Six of every 10 articles published in a sample of “predatory" journals attracted not one single citation over a 5-year period, according to a new study. Like many open-access journals, predatory journals charge authors to publish, but they offer little or no peer review or other quality controls and often use aggressive marketing tactics. The new study found that the few articles in predatory journals that received citations did so at a rate much lower than papers in conventional, peer-reviewed journals.
The authors say the finding allays concerns that low-quality or misleading studies published in these journals are getting undue attention. “There is little harm done if nobody reads and, in particular, makes use of such results,” write Bo-Christer Björk of the Hanken School of Economics in Finland and colleagues in a preprint posted 21 December 2019 on arXiv.
But Rick Anderson, an associate dean at the University of Utah who oversees collections in the university’s main library, says the finding that 40% of the predatory journal articles drew at least one citation “strikes me as pretty alarming.”
The number of predatory journals has ballooned in recent years, raising alarm among researchers. Previous studies found that their authors are predominantly in Africa and Asia and that some turn to predatory journals for speed and ease of publication, or to satisfy institutional requirements to publish. But some observers fear these journals enable a proliferation of mediocre or flawed research. Others worry authors may use them to spread misinformation—for example, about climate change or vaccine safety—knowing that reputable refereed journals would not accept it.
Predatory journals are also seen as giving a bad name to journals that publish articles on an open-access (immediately free to read) basis—a format that many scholars would like to see become more common.
Björk and his colleagues randomly selected 250 journals from a list of 10,000 such titles compiled by the information service Cabell’s International. The team then selected one paper in each journal published in 2014. Most papers were in the natural and social sciences. For comparison, the researchers randomly selected 250 articles from 2014 from Elsevier’s Scopus database, which includes science journals that meet quality standards.
Scopus and other widely used citation databases don’t list most predatory journals, so the team used Google Scholar to count citations. Fully 60% of the articles in predatory journals attracted no citations, compared with just 9% of those in the peer-reviewed journals. On average, the predatory articles drew about two citations each, compared with 18 for the traditional papers. Of the predatory articles, 13% attracted just one citation, and only 3% got more than 10. (Because of limited staff resources, the team did not count how many of those citations came from an article’s own authors, a practice some scholars use to inflate their citation counts.)

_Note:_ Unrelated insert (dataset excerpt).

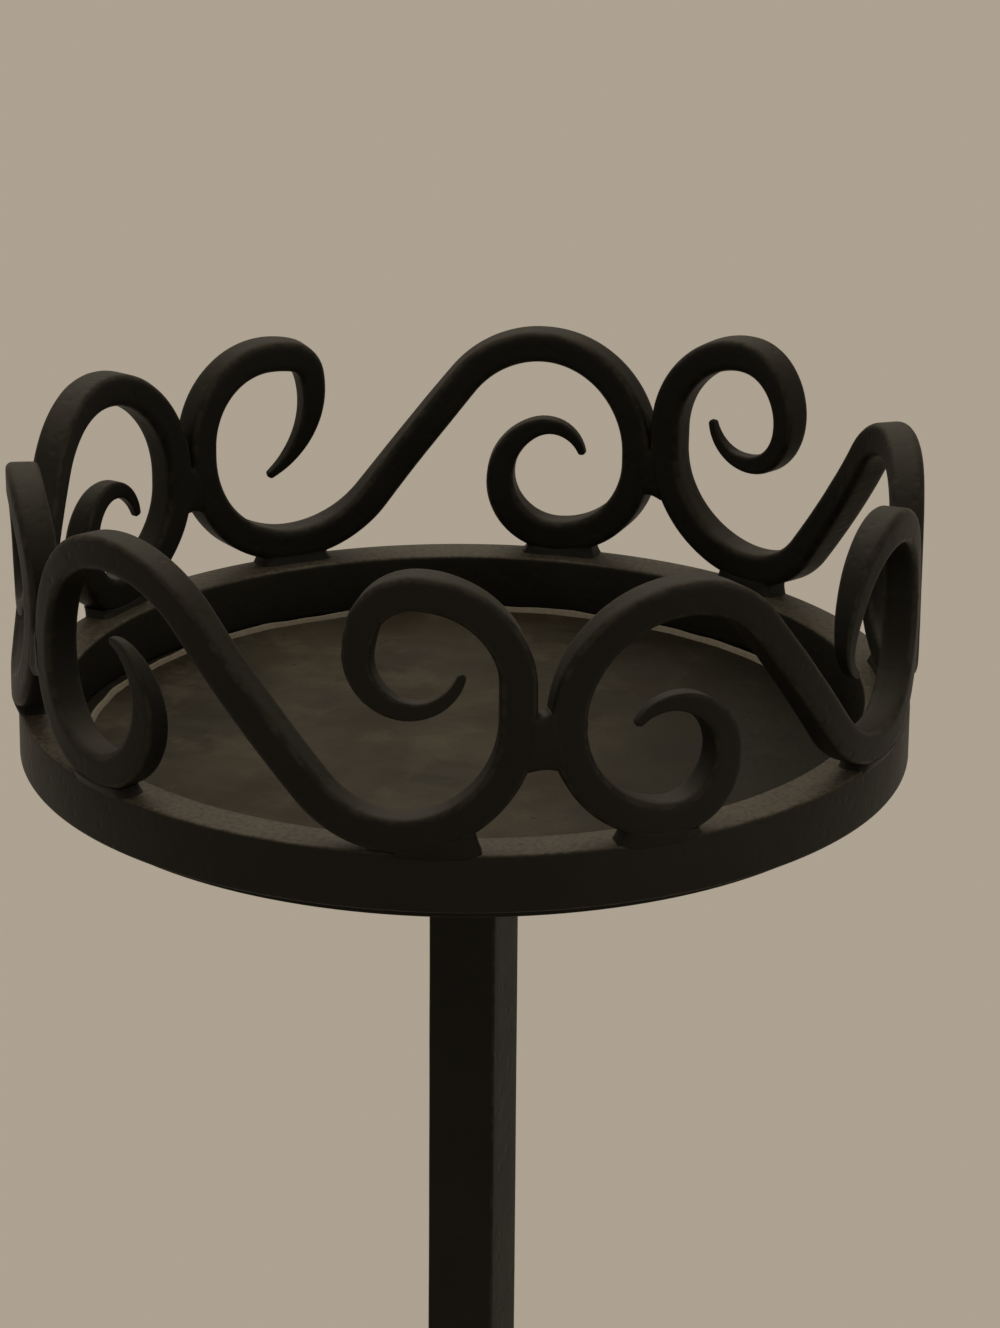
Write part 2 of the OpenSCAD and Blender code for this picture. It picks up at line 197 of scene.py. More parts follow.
class Shapes:
    """Builds one Geometry Nodes tree, with named inputs for its sizes."""

    def __init__(self, name, inputs):
        self.tree = bpy.data.node_groups.new(name, "GeometryNodeTree")
        face = self.tree.interface
        face.new_socket("Geometry", in_out="INPUT", socket_type="NodeSocketGeometry")
        face.new_socket("Geometry", in_out="OUTPUT", socket_type="NodeSocketGeometry")
        self.ids = {}
        for label, kind in inputs:
            socket = face.new_socket(label, in_out="INPUT", socket_type="NodeSocket" + kind)
            self.ids[label] = socket.identifier
        self.source = self.tree.nodes.new("NodeGroupInput")

    def read(self, label):
        return self.source.outputs[label]

    def node(self, kind, settings=None, **sockets):
        """The first output of a new node, whose settings are set before its sockets."""
        made = self.tree.nodes.new(kind)
        for key, value in (settings or {}).items():
            setattr(made, key, value)
        feed(self.tree, made, sockets)
        return made.outputs[0]

    def maths(self, operation, a, b=0.0):
        return self.node("ShaderNodeMath", {"operation": operation}, n0=a, n1=b)

    def vector(self, operation, a, b=(0.0, 0.0, 0.0)):
        return self.node("ShaderNodeVectorMath", {"operation": operation}, n0=a, n1=b)

    def scaled(self, vector, factor):
        return self.node("ShaderNodeVectorMath", {"operation": "SCALE"}, n0=vector, Scale=factor)

    def parts(self, vector):
        """The x, y and z of a vector."""
        return self.node("ShaderNodeSeparateXYZ", None, n0=vector).node.outputs

    def finish(self, geometry, material):
        real = self.node("GeometryNodeRealizeInstances", None, Geometry=geometry)
        done = self.node("GeometryNodeSetMaterial", None, Geometry=real, Material=material)
        self.tree.links.new(done, self.tree.nodes.new("NodeGroupOutput").inputs[0])

    def make(self, name, lines, **values):
        """The tree run on a line mesh with these inputs, as a plain mesh object."""
        raw = bpy.data.objects.new(name + "_line", lines)
        bpy.context.scene.collection.objects.link(raw)
        modifier = raw.modifiers.new("shape", "NODES")
        modifier.node_group = self.tree
        for label, value in values.items():
            modifier[self.ids[label.replace("_", " ")]] = value
        evaluated = raw.evaluated_get(bpy.context.evaluated_depsgraph_get())
        mesh = bpy.data.meshes.new_from_object(evaluated)
        raw.modifiers.remove(modifier)
        bpy.data.objects.remove(raw)
        return piece(name, mesh)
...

“It’s great to see this,” says Kelly Cobey, a researcher in clinical epidemiology at the Ottawa Hospital Research Institute. But she notes that variations in citation rates by field might affect the comparisons, and that Cabell’s list may not capture all predatory journals. (Cobey and 34 colleagues from multiple institutions last month proposed a definition of these journals that researchers could apply without relying on a list.)
Björk doesn’t think those factors would change the results much. But he and his colleagues say other studies should examine how often predatory journal articles are referenced outside the scholarly literature, for example on social media. Their study found that among the 17 most cited articles in its sample, none was cited in a Wikipedia entry.
Even if no one reads them, predatory journals are a problem, Cobey says. “I’d argue that the average member of the public doesn’t want their tax dollars going to pay for article-processing charges for predatory journals that may not be read,” she says.